The base material 40 is selected so that it is of a particulate nature which can thus be readily collected within the grooves 18. The particulate material is selected so that it does not have any binding characteristics relative to the heavier materials but is simply a particulate material which can therefore be admixed with the heavier materials. The particulate size is selected so that it is compatible with the separation process. The particulate material is selected so that it has a physical characteristic which may be of a metallurgical nature which allows it to be readily separated from the heavier particles using a simple readily operable physical separation technique which does not require operation of a centrifuge.

Thus in one example the particulate base material is formed to a particle size larger than that from the screen 31. Thus the base material can be separated from the heavier particles simply by a screening process as shown schematically in Figure 3. As another example the base material can be ferro magnetic so that it can be separated from the heavier materials by a magnetic separation system schematically indicated in Figure 4.

Other metallurgical methods well known to a person skilled in this art may also be used. In operation, with the bowl emptied from a previous discharge of concentrate from the grooves 18, the valve 42 is operated so that the first material fed through the duct 20 is the base material without any intermixed materials included. The base material then enters the bowl and then fills the grooves 18 sufficient of the base material supply so that the grooves are

substantially wholly filled. The base material can be supplied to the bowl in dried form or can be supplemented with water to allow improved flow characteristics. As soon as the grooves are filled the feed of the base material is halted by operation of the valve 42. In this condition, therefore, the grooves are filled with a base material and the bowl is rotating with the base material maintained within the grooves by the centrifugal forces tending to force the base material into the grooves. This position is shown in Figure 2 where the base material 40 is shown filling each of the grooves up to a surface 45 which is at the mouth of the grooves, that is on a line joining top edges 46, 47 of each groove. With the liquid flow through the openings 26 operating, the liquid is injected to the grooves so as to tend to fluidize the material 40 within the groove and form a fluidized bed of the material. At this time the feed of the intermixed materials is commenced for operating the valve 42 so that the intermixed materials flow over the surfaces 45 and tend to form a separation zone at the surface 45 and partly into the respective grooves so that the materials slowing over the surfaces 45 and flowing within the groove in the fluidized bed tend to form a separation system allowing the heavier particles to move outwardly into the groove under the high centrifugal forces of the rotation of the bowl. The heavier particles are indicated at 50 and the lighter particles indicated at 51 flowing with the liquid 52 toward the open mouth.

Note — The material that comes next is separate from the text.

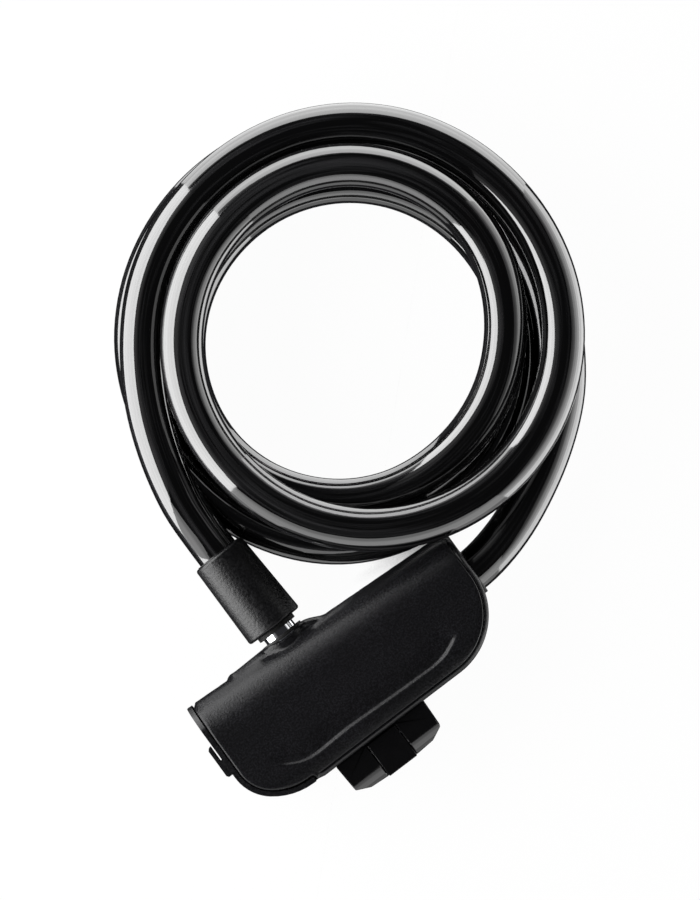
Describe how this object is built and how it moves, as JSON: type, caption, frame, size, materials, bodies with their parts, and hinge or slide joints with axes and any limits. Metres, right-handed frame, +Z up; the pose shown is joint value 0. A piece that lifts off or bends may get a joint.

The separation is continued in a batch processing system with the heavier particles tending to migrate toward the base of the grooves. However it is not possible to completely fill the grooves with the heavier particles before the

presence of a high number of heavier particles at the surface 45 and cause the loss of some of the heavier particles with the liquid 52.

When this stage is reached, therefore, the batch processing must be halted and at this time a significant portion of the material within the grooves is constituted by the base material 40.

As previously described the feed of intermixed particles is then halted and the bowl halted causing the concentrate within the grooves to be washed down for collection in the launder 24. The concentrate from the launder 24 is then passed to the separator 70 shown schematically in Figure 1 and shown in two examples in Figures 3 and 4. The separator thus using the simple physical separation process generates an output 71 of a concentrate which is substantially wholly formed by the heavier particles and an output 72 which is substantially wholly formed by the base material which is then recycled to the supply 40 of the base material. Alternatively the separation may take place at a remote location using metallurgical processes for example used in smelting of the ore. In this case there will be no recycling of the particulate seeding material since it will be consumed in the process. However the seeding is effected by using the readily available ore which is on site such as metal sulphide or in particular copper sulphide in a copper mining situation.

In Figure 3, the separator 70 comprises a screen 80 which can be vibrated by a drive system 81 and over which the concentrate from the launder 24 is passed allowing the smaller particles defined by the heavier particles to

pass through the screen 80 to a collector 82 while the base material is discharged from the end of the screen into the recycle 72.

In Figure 4 is shown another example of the separator 70 in which the concentrate from the launder 24 is passed over a conveyor 90 with the base material extracted from the conveyor by an electromagnet 91. The base material which is of course ferro magnetic in this example is then removed from the electro magnet so that the concentrate is discharged from the conveyor for collection.

This system, therefore, allows an end product from the above machine which has a concentration greater than that which can be obtained on the conventional process in which the additional material within the grooves is defined by lighter particles which are not readily separable from the heavier particles except by the centrifugal action.

Although the method of the present invention is shown used with the particular example of the above machine, it is also possible to use this technique with any centrifugal machine which includes a separation bed with the separation occurring preferentially within the bed. The use of grooves in the bowl is therefore not essential.

Since various modifications can be made in my invention as herein above described, and many apparently widely different embodiments of same made within the spirit and scope of the claims without departing from such spirit and scope, it is intended that all matter contained in the accompanying specification shall be interpreted as illustrative only and not in a limiting sense.